▼▼▼

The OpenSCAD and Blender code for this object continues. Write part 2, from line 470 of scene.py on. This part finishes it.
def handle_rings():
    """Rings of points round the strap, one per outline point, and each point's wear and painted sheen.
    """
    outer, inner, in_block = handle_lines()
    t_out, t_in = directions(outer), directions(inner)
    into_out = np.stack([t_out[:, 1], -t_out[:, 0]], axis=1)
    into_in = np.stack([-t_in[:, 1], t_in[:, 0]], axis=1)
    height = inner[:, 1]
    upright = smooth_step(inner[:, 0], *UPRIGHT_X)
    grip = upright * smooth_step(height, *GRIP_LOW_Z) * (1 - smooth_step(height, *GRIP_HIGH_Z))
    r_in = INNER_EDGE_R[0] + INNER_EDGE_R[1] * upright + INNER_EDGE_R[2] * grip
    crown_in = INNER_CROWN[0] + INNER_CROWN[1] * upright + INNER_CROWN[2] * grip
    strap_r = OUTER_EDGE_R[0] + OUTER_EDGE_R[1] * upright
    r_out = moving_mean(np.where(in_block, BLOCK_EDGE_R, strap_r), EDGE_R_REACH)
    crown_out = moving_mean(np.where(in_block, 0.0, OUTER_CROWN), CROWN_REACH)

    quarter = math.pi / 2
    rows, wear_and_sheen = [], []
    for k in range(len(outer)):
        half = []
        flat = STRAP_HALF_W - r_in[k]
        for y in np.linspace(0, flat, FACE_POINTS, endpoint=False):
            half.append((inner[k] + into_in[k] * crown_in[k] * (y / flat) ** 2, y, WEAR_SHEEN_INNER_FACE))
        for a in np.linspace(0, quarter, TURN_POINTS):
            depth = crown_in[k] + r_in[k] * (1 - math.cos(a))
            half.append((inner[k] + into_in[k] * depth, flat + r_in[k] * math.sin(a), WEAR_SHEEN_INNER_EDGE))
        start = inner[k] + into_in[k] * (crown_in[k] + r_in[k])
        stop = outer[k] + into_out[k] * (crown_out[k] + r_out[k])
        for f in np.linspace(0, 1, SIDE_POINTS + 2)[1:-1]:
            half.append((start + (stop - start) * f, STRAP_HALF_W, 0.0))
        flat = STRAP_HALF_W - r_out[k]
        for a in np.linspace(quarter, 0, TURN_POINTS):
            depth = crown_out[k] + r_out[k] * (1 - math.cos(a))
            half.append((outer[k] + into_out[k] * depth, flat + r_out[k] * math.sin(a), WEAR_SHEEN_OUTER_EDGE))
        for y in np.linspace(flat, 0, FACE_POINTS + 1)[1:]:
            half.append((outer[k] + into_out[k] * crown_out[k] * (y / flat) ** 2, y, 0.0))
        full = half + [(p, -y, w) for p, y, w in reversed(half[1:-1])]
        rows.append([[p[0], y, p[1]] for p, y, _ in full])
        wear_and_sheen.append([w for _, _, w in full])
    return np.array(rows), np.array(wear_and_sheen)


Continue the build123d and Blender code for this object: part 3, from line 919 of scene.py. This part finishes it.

▲▲▲

• _What you have to do_
Each line of the material should be echoed exactly.

• _Task solution_
The OpenSCAD and Blender code for this object continues. Write part 2, from line 470 of scene.py on. This part finishes it.
def handle_rings():
    """Rings of points round the strap, one per outline point, and each point's wear and painted sheen.
    """
    outer, inner, in_block = handle_lines()
    t_out, t_in = directions(outer), directions(inner)
    into_out = np.stack([t_out[:, 1], -t_out[:, 0]], axis=1)
    into_in = np.stack([-t_in[:, 1], t_in[:, 0]], axis=1)
    height = inner[:, 1]
    upright = smooth_step(inner[:, 0], *UPRIGHT_X)
    grip = upright * smooth_step(height, *GRIP_LOW_Z) * (1 - smooth_step(height, *GRIP_HIGH_Z))
    r_in = INNER_EDGE_R[0] + INNER_EDGE_R[1] * upright + INNER_EDGE_R[2] * grip
    crown_in = INNER_CROWN[0] + INNER_CROWN[1] * upright + INNER_CROWN[2] * grip
    strap_r = OUTER_EDGE_R[0] + OUTER_EDGE_R[1] * upright
    r_out = moving_mean(np.where(in_block, BLOCK_EDGE_R, strap_r), EDGE_R_REACH)
    crown_out = moving_mean(np.where(in_block, 0.0, OUTER_CROWN), CROWN_REACH)

    quarter = math.pi / 2
    rows, wear_and_sheen = [], []
    for k in range(len(outer)):
        half = []
        flat = STRAP_HALF_W - r_in[k]
        for y in np.linspace(0, flat, FACE_POINTS, endpoint=False):
            half.append((inner[k] + into_in[k] * crown_in[k] * (y / flat) ** 2, y, WEAR_SHEEN_INNER_FACE))
        for a in np.linspace(0, quarter, TURN_POINTS):
            depth = crown_in[k] + r_in[k] * (1 - math.cos(a))
            half.append((inner[k] + into_in[k] * depth, flat + r_in[k] * math.sin(a), WEAR_SHEEN_INNER_EDGE))
        start = inner[k] + into_in[k] * (crown_in[k] + r_in[k])
        stop = outer[k] + into_out[k] * (crown_out[k] + r_out[k])
        for f in np.linspace(0, 1, SIDE_POINTS + 2)[1:-1]:
            half.append((start + (stop - start) * f, STRAP_HALF_W, 0.0))
        flat = STRAP_HALF_W - r_out[k]
        for a in np.linspace(quarter, 0, TURN_POINTS):
            depth = crown_out[k] + r_out[k] * (1 - math.cos(a))
            half.append((outer[k] + into_out[k] * depth, flat + r_out[k] * math.sin(a), WEAR_SHEEN_OUTER_EDGE))
        for y in np.linspace(flat, 0, FACE_POINTS + 1)[1:]:
            half.append((outer[k] + into_out[k] * crown_out[k] * (y / flat) ** 2, y, 0.0))
        full = half + [(p, -y, w) for p, y, w in reversed(half[1:-1])]
        rows.append([[p[0], y, p[1]] for p, y, _ in full])
        wear_and_sheen.append([w for _, _, w in full])
    return np.array(rows), np.array(wear_and_sheen)


Continue the build123d and Blender code for this object: part 3, from line 919 of scene.py. This part finishes it.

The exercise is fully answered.